*SHORT EXERCISE*: Please print the full listing exactly.

━━━━

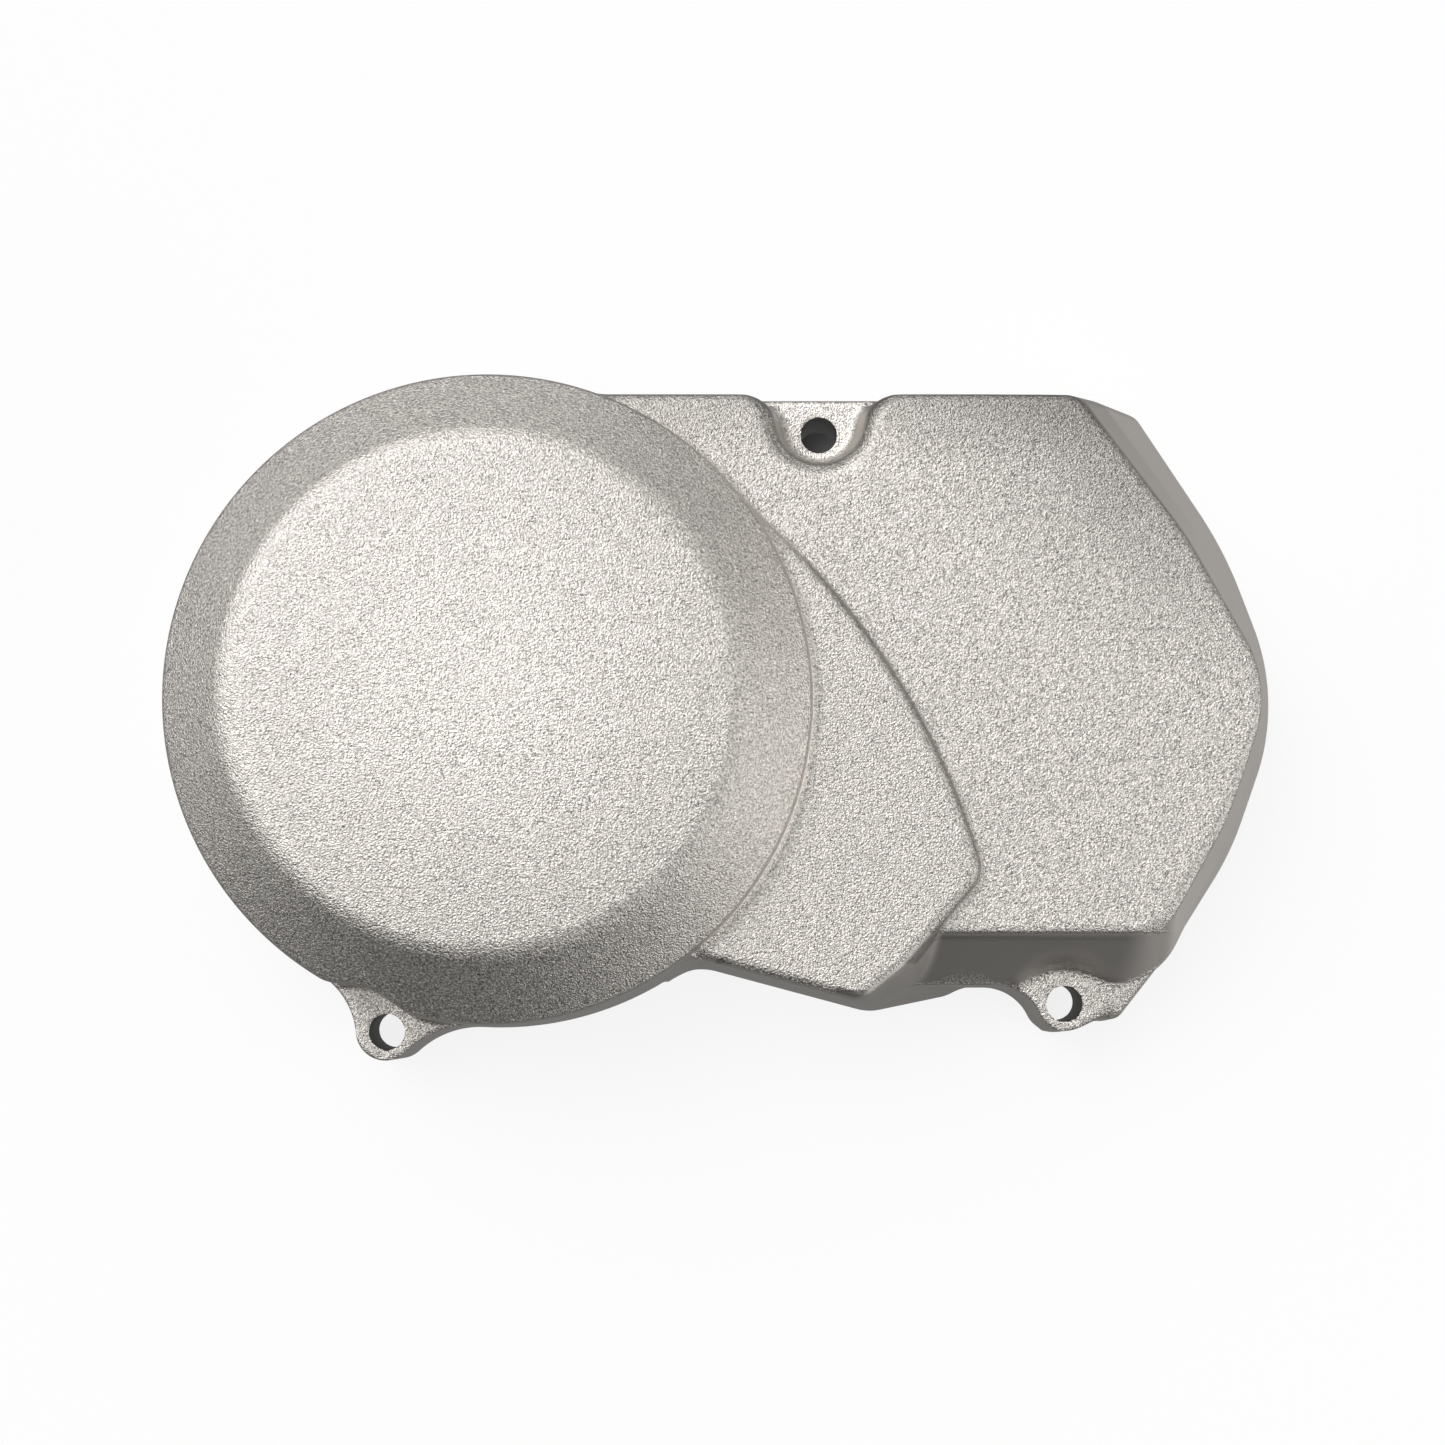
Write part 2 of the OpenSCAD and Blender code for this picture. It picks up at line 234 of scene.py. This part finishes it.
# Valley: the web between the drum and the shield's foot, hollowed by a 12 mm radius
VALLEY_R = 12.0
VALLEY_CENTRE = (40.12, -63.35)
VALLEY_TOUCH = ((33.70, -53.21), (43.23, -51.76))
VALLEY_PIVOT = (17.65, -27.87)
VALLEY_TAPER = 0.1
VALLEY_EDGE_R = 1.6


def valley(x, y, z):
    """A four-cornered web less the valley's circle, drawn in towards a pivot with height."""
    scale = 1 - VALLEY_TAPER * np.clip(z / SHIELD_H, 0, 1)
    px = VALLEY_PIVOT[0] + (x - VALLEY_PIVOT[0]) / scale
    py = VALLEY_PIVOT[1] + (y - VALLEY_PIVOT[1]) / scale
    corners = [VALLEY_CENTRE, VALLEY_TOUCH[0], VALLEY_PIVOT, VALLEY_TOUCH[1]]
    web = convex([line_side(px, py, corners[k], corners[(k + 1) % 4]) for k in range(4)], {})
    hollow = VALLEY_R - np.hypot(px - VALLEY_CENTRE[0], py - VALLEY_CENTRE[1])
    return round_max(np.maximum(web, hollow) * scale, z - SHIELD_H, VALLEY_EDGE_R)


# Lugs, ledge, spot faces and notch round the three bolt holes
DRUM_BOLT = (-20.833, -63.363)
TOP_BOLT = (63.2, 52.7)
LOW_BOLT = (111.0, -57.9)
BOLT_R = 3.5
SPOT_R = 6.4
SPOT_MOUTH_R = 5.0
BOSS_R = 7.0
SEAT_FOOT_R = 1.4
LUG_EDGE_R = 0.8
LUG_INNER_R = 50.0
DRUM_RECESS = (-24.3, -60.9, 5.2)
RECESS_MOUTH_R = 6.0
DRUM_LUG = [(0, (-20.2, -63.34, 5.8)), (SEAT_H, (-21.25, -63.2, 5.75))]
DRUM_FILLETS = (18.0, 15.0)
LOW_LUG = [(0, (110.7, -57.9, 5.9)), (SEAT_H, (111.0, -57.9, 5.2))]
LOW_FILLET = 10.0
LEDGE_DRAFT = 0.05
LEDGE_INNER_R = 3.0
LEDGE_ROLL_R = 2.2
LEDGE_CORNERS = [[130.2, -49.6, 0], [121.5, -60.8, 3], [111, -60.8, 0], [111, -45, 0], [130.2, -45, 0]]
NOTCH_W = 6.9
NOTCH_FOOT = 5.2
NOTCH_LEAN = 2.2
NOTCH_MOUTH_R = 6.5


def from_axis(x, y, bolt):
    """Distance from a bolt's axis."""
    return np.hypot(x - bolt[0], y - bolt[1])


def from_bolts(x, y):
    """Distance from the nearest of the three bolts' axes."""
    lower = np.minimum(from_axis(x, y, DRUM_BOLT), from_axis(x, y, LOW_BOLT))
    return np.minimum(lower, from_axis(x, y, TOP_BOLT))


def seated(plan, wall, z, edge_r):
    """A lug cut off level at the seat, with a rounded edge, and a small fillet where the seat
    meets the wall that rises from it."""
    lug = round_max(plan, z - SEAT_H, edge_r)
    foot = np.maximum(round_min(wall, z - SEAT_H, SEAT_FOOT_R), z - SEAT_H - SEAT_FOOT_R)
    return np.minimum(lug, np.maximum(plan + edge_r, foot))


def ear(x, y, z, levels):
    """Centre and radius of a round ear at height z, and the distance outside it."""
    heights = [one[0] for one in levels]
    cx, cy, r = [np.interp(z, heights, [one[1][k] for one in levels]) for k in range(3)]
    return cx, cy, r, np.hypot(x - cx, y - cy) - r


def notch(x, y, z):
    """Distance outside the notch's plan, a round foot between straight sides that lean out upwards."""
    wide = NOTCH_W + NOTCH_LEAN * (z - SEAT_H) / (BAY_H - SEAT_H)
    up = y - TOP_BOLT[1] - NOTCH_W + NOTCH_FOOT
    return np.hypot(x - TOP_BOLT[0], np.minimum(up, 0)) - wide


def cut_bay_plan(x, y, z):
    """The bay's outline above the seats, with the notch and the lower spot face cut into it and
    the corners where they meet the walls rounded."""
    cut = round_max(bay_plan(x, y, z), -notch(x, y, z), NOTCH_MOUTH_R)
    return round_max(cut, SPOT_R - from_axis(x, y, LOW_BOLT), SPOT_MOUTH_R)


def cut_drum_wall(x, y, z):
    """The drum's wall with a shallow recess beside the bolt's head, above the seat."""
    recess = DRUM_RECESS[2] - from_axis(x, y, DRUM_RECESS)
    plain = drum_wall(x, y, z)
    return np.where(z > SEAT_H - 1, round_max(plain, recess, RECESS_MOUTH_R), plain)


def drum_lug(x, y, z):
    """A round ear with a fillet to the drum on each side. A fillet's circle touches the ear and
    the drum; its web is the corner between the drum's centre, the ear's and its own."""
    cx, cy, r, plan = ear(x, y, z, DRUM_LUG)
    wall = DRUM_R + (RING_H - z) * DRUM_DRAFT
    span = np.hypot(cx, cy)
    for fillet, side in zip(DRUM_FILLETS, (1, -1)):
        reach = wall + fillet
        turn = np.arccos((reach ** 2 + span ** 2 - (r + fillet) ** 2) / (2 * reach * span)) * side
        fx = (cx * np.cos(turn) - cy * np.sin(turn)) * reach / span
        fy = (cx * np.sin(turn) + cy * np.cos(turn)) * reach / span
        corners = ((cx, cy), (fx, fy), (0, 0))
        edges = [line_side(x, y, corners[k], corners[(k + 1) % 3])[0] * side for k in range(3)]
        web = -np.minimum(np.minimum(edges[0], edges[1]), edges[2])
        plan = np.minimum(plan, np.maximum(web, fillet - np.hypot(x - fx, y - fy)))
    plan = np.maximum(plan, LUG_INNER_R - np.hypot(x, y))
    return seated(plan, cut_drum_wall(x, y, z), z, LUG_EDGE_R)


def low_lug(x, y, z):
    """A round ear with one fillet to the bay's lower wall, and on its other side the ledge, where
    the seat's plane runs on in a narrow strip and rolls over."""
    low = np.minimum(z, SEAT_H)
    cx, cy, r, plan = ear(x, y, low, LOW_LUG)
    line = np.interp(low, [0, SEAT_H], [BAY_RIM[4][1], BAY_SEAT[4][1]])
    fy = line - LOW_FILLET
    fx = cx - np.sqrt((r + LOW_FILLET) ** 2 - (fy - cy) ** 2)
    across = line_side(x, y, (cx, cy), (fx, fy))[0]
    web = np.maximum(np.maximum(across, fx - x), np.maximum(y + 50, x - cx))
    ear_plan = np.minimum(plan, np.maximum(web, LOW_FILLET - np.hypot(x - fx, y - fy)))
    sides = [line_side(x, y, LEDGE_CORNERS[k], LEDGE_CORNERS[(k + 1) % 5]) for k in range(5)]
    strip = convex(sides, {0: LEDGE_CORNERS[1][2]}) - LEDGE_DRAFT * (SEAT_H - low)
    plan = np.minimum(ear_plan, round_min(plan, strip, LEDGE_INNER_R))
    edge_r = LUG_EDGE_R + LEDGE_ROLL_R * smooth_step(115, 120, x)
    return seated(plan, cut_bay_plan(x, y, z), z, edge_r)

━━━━

*EXERCISE OUTPUT*:
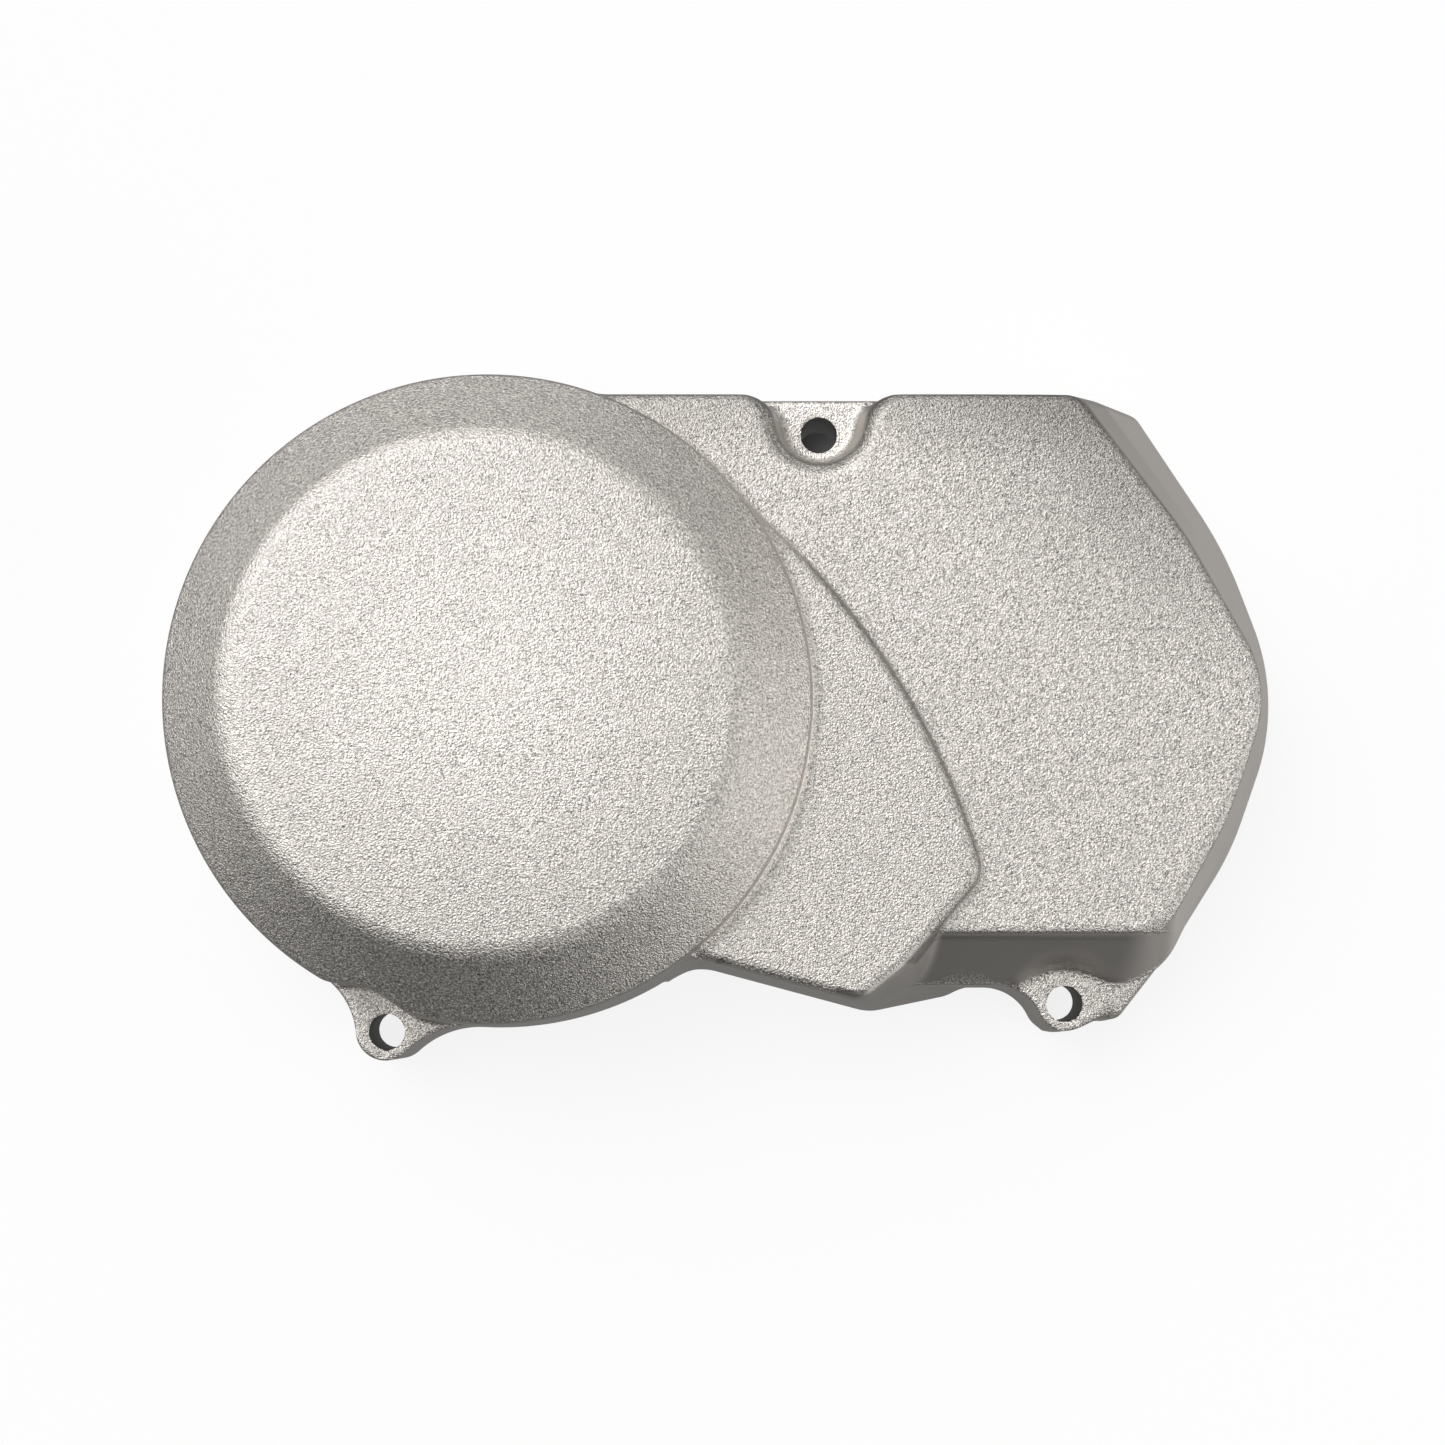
Write part 2 of the OpenSCAD and Blender code for this picture. It picks up at line 234 of scene.py. This part finishes it.
# Valley: the web between the drum and the shield's foot, hollowed by a 12 mm radius
VALLEY_R = 12.0
VALLEY_CENTRE = (40.12, -63.35)
VALLEY_TOUCH = ((33.70, -53.21), (43.23, -51.76))
VALLEY_PIVOT = (17.65, -27.87)
VALLEY_TAPER = 0.1
VALLEY_EDGE_R = 1.6


def valley(x, y, z):
    """A four-cornered web less the valley's circle, drawn in towards a pivot with height."""
    scale = 1 - VALLEY_TAPER * np.clip(z / SHIELD_H, 0, 1)
    px = VALLEY_PIVOT[0] + (x - VALLEY_PIVOT[0]) / scale
    py = VALLEY_PIVOT[1] + (y - VALLEY_PIVOT[1]) / scale
    corners = [VALLEY_CENTRE, VALLEY_TOUCH[0], VALLEY_PIVOT, VALLEY_TOUCH[1]]
    web = convex([line_side(px, py, corners[k], corners[(k + 1) % 4]) for k in range(4)], {})
    hollow = VALLEY_R - np.hypot(px - VALLEY_CENTRE[0], py - VALLEY_CENTRE[1])
    return round_max(np.maximum(web, hollow) * scale, z - SHIELD_H, VALLEY_EDGE_R)


# Lugs, ledge, spot faces and notch round the three bolt holes
DRUM_BOLT = (-20.833, -63.363)
TOP_BOLT = (63.2, 52.7)
LOW_BOLT = (111.0, -57.9)
BOLT_R = 3.5
SPOT_R = 6.4
SPOT_MOUTH_R = 5.0
BOSS_R = 7.0
SEAT_FOOT_R = 1.4
LUG_EDGE_R = 0.8
LUG_INNER_R = 50.0
DRUM_RECESS = (-24.3, -60.9, 5.2)
RECESS_MOUTH_R = 6.0
DRUM_LUG = [(0, (-20.2, -63.34, 5.8)), (SEAT_H, (-21.25, -63.2, 5.75))]
DRUM_FILLETS = (18.0, 15.0)
LOW_LUG = [(0, (110.7, -57.9, 5.9)), (SEAT_H, (111.0, -57.9, 5.2))]
LOW_FILLET = 10.0
LEDGE_DRAFT = 0.05
LEDGE_INNER_R = 3.0
LEDGE_ROLL_R = 2.2
LEDGE_CORNERS = [[130.2, -49.6, 0], [121.5, -60.8, 3], [111, -60.8, 0], [111, -45, 0], [130.2, -45, 0]]
NOTCH_W = 6.9
NOTCH_FOOT = 5.2
NOTCH_LEAN = 2.2
NOTCH_MOUTH_R = 6.5


def from_axis(x, y, bolt):
    """Distance from a bolt's axis."""
    return np.hypot(x - bolt[0], y - bolt[1])


def from_bolts(x, y):
    """Distance from the nearest of the three bolts' axes."""
    lower = np.minimum(from_axis(x, y, DRUM_BOLT), from_axis(x, y, LOW_BOLT))
    return np.minimum(lower, from_axis(x, y, TOP_BOLT))


def seated(plan, wall, z, edge_r):
    """A lug cut off level at the seat, with a rounded edge, and a small fillet where the seat
    meets the wall that rises from it."""
    lug = round_max(plan, z - SEAT_H, edge_r)
    foot = np.maximum(round_min(wall, z - SEAT_H, SEAT_FOOT_R), z - SEAT_H - SEAT_FOOT_R)
    return np.minimum(lug, np.maximum(plan + edge_r, foot))


def ear(x, y, z, levels):
    """Centre and radius of a round ear at height z, and the distance outside it."""
    heights = [one[0] for one in levels]
    cx, cy, r = [np.interp(z, heights, [one[1][k] for one in levels]) for k in range(3)]
    return cx, cy, r, np.hypot(x - cx, y - cy) - r


def notch(x, y, z):
    """Distance outside the notch's plan, a round foot between straight sides that lean out upwards."""
    wide = NOTCH_W + NOTCH_LEAN * (z - SEAT_H) / (BAY_H - SEAT_H)
    up = y - TOP_BOLT[1] - NOTCH_W + NOTCH_FOOT
    return np.hypot(x - TOP_BOLT[0], np.minimum(up, 0)) - wide


def cut_bay_plan(x, y, z):
    """The bay's outline above the seats, with the notch and the lower spot face cut into it and
    the corners where they meet the walls rounded."""
    cut = round_max(bay_plan(x, y, z), -notch(x, y, z), NOTCH_MOUTH_R)
    return round_max(cut, SPOT_R - from_axis(x, y, LOW_BOLT), SPOT_MOUTH_R)


def cut_drum_wall(x, y, z):
    """The drum's wall with a shallow recess beside the bolt's head, above the seat."""
    recess = DRUM_RECESS[2] - from_axis(x, y, DRUM_RECESS)
    plain = drum_wall(x, y, z)
    return np.where(z > SEAT_H - 1, round_max(plain, recess, RECESS_MOUTH_R), plain)


def drum_lug(x, y, z):
    """A round ear with a fillet to the drum on each side. A fillet's circle touches the ear and
    the drum; its web is the corner between the drum's centre, the ear's and its own."""
    cx, cy, r, plan = ear(x, y, z, DRUM_LUG)
    wall = DRUM_R + (RING_H - z) * DRUM_DRAFT
    span = np.hypot(cx, cy)
    for fillet, side in zip(DRUM_FILLETS, (1, -1)):
        reach = wall + fillet
        turn = np.arccos((reach ** 2 + span ** 2 - (r + fillet) ** 2) / (2 * reach * span)) * side
        fx = (cx * np.cos(turn) - cy * np.sin(turn)) * reach / span
        fy = (cx * np.sin(turn) + cy * np.cos(turn)) * reach / span
        corners = ((cx, cy), (fx, fy), (0, 0))
        edges = [line_side(x, y, corners[k], corners[(k + 1) % 3])[0] * side for k in range(3)]
        web = -np.minimum(np.minimum(edges[0], edges[1]), edges[2])
        plan = np.minimum(plan, np.maximum(web, fillet - np.hypot(x - fx, y - fy)))
    plan = np.maximum(plan, LUG_INNER_R - np.hypot(x, y))
    return seated(plan, cut_drum_wall(x, y, z), z, LUG_EDGE_R)


def low_lug(x, y, z):
    """A round ear with one fillet to the bay's lower wall, and on its other side the ledge, where
    the seat's plane runs on in a narrow strip and rolls over."""
    low = np.minimum(z, SEAT_H)
    cx, cy, r, plan = ear(x, y, low, LOW_LUG)
    line = np.interp(low, [0, SEAT_H], [BAY_RIM[4][1], BAY_SEAT[4][1]])
    fy = line - LOW_FILLET
    fx = cx - np.sqrt((r + LOW_FILLET) ** 2 - (fy - cy) ** 2)
    across = line_side(x, y, (cx, cy), (fx, fy))[0]
    web = np.maximum(np.maximum(across, fx - x), np.maximum(y + 50, x - cx))
    ear_plan = np.minimum(plan, np.maximum(web, LOW_FILLET - np.hypot(x - fx, y - fy)))
    sides = [line_side(x, y, LEDGE_CORNERS[k], LEDGE_CORNERS[(k + 1) % 5]) for k in range(5)]
    strip = convex(sides, {0: LEDGE_CORNERS[1][2]}) - LEDGE_DRAFT * (SEAT_H - low)
    plan = np.minimum(ear_plan, round_min(plan, strip, LEDGE_INNER_R))
    edge_r = LUG_EDGE_R + LEDGE_ROLL_R * smooth_step(115, 120, x)
    return seated(plan, cut_bay_plan(x, y, z), z, edge_r)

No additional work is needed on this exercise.